I am a big ginger root fan.  I just love the taste of it - warming and a little spicy.  I could add it to most things - sweet or savory - and frequently do.

It has many health benefits, as well as tasting yummy.  Here are some highlights:

Photo by FotoosVanRobin

  • Anti-inflammatory - ginger is a powerful anti-inflammatory that helps reduce both pain and inflammation. In a study published in the Journal of Pain, arthritic patients were given small amounts of ginger daily for three months. The majority of patients had significant improvement in pain, swelling and morning stiffness by eating ginger daily.  In another study, ginger was found to be superior to non-steroidal anti-inflammatory drugs (NSAIDS) such as Tylenol or Advil because NSAIDS only work on one pathway in the body.  Ginger, on the other hand, blocks the formation of the inflammatory compounds prostaglandins and leukotrienes and also has anti-oxidant effects (greater than Vit E) that break down existing inflammation and acidity in the body within the joints. 
  • Digestion - ginger balances COX-1 - an enzyme responsible for the gastric mucosal integrity, and is an antispasmodic. Thus is very effective for gastrointestinal disturbances, alleviating nausea, travel sickness, indigestion, IBS, loss of appetite, heartburn, bloating, ulcers etc.   I remember my sister always used to have ginger biscuits in the car when her boys were younger and whenever they felt a little car sick, they had a ginger biscuit and felt better. Similarly, my mother-in-law always used to eat a chocolate covered piece of ginger after dinner every night to help her digestion.  
Photo by Huffiz

..... and more.  The range and severity of conditions that ginger can help is stunning - and the research continues.

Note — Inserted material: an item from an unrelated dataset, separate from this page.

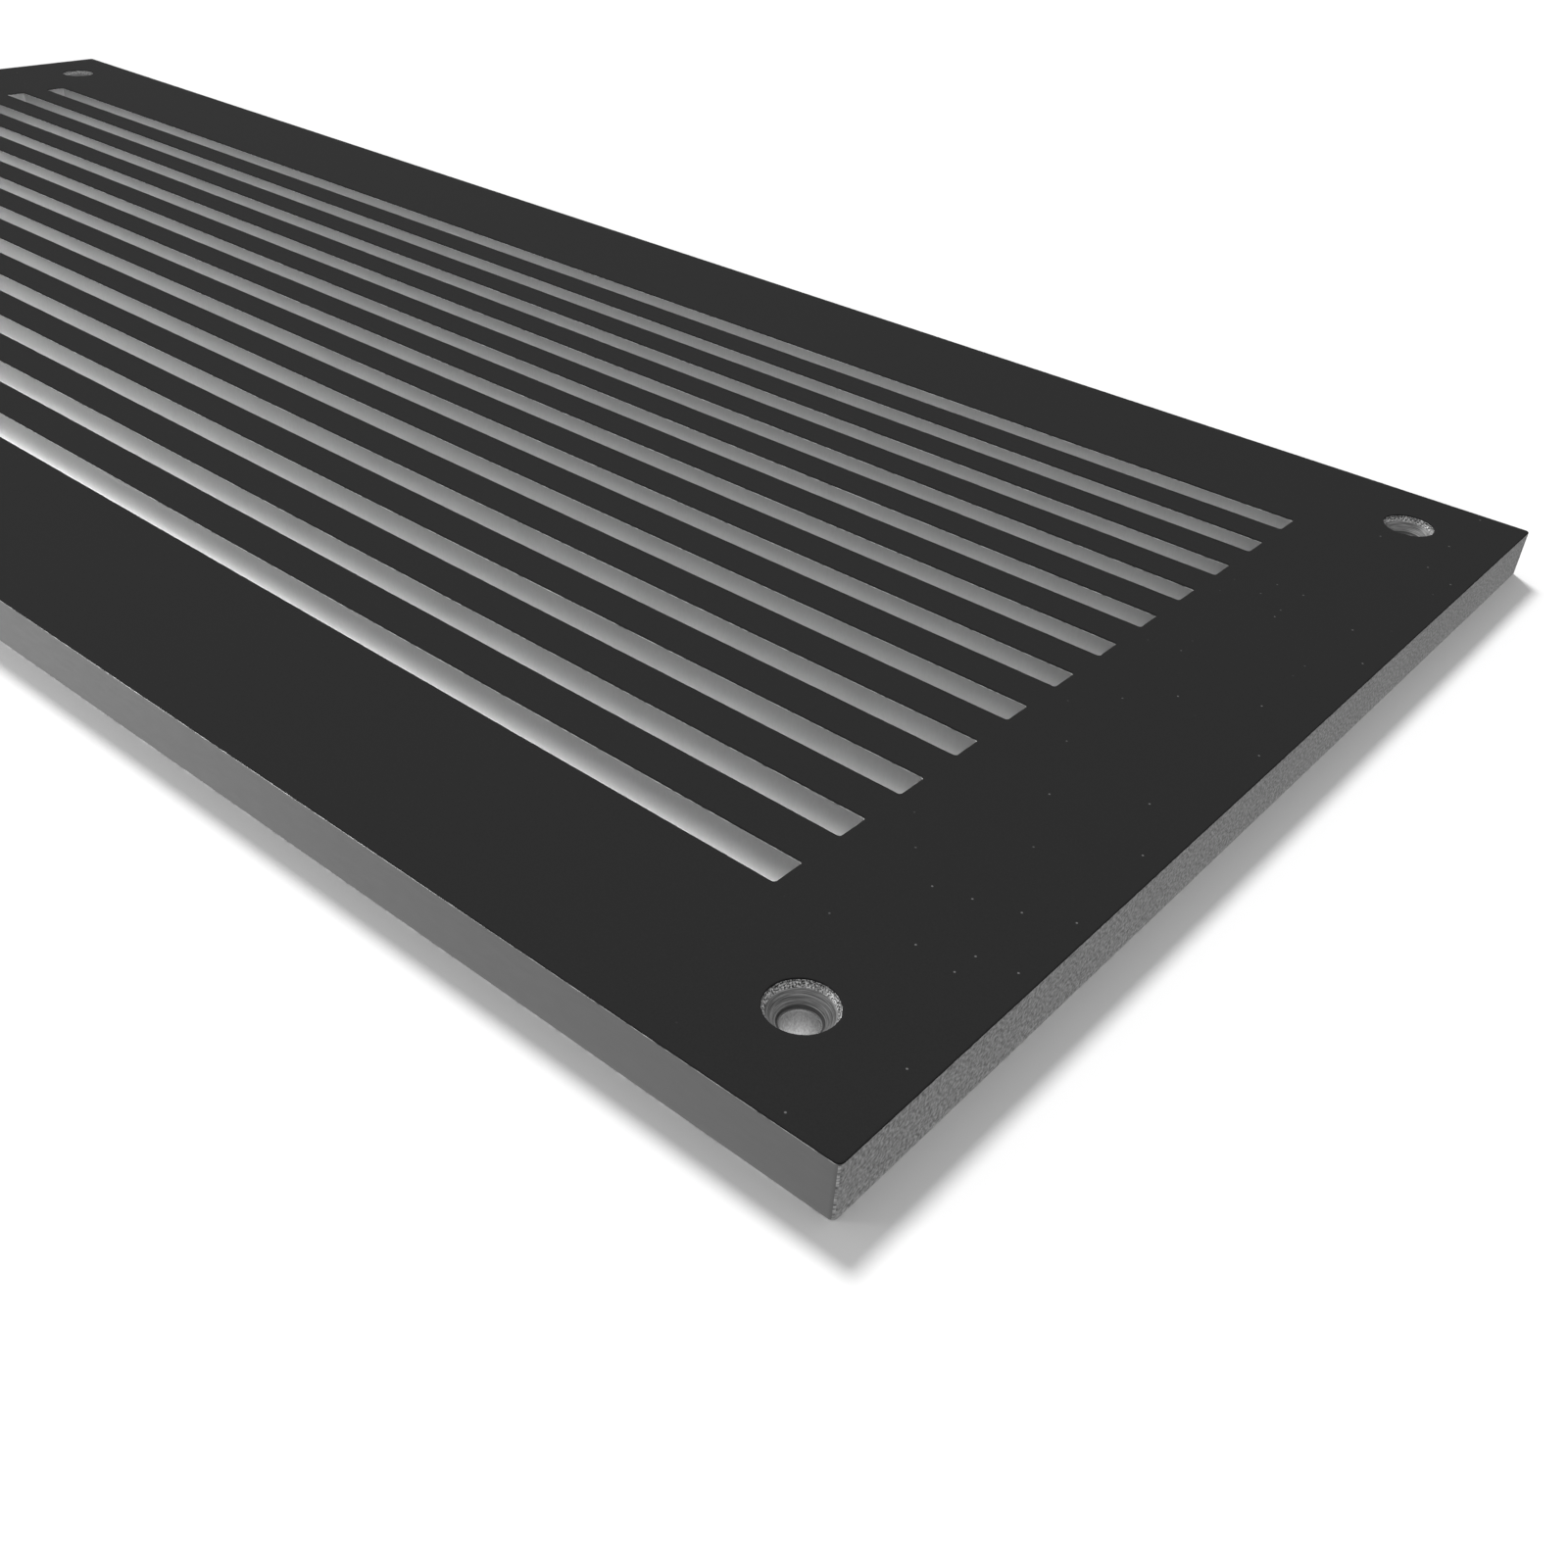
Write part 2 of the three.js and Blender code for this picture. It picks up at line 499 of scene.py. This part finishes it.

Here are a couple of ways to use ginger:
Ginger Tea:  Peel a 1 inch cube of ginger (the easiest way to peel it is to use a spoon, rather than a knife).  Slice it thinly or grate it.  Boil in 1 and 1/2 cups of water for about 10 minutes.  Add lemon/lime and/or stevia/honey, as desired.  Pour into a cup, relax and enjoy. More beneficial than ginger tea bags.

Ginger soak for aching muscles: Grate 4 teaspoons of ginger and seal it in a cotton/muslin bag.  Place the bag under running bathwater and then soak in the bath so as long as you want!

Ginger Glycerite: 1/4lb fresh ginger.  Chop the ginger roughly and place it in a food processor.  Add 1 cup food grade vegetable glycerin and process until the ginger is nearly incorporated into the liquid. Place mixture in a pint canning jar, mark with the day's date and leave on the counter for two weeks, shaking the jar every other day or so.  After two weeks, strain the mixture through muslin or cheesecloth and squeeze out as much of the liquid as possible. Discard the ginger.  The glycerite will now keep for 6 months.   Mix the glycerite with water, sparkling water, tea, or use as desired.

Grate or chop and use in soups, smoothies, salad dressings, marinades, yoghurts, and just about anything else!

What's your favorite ginger recipe?  How will you get your next healthy dose of ginger?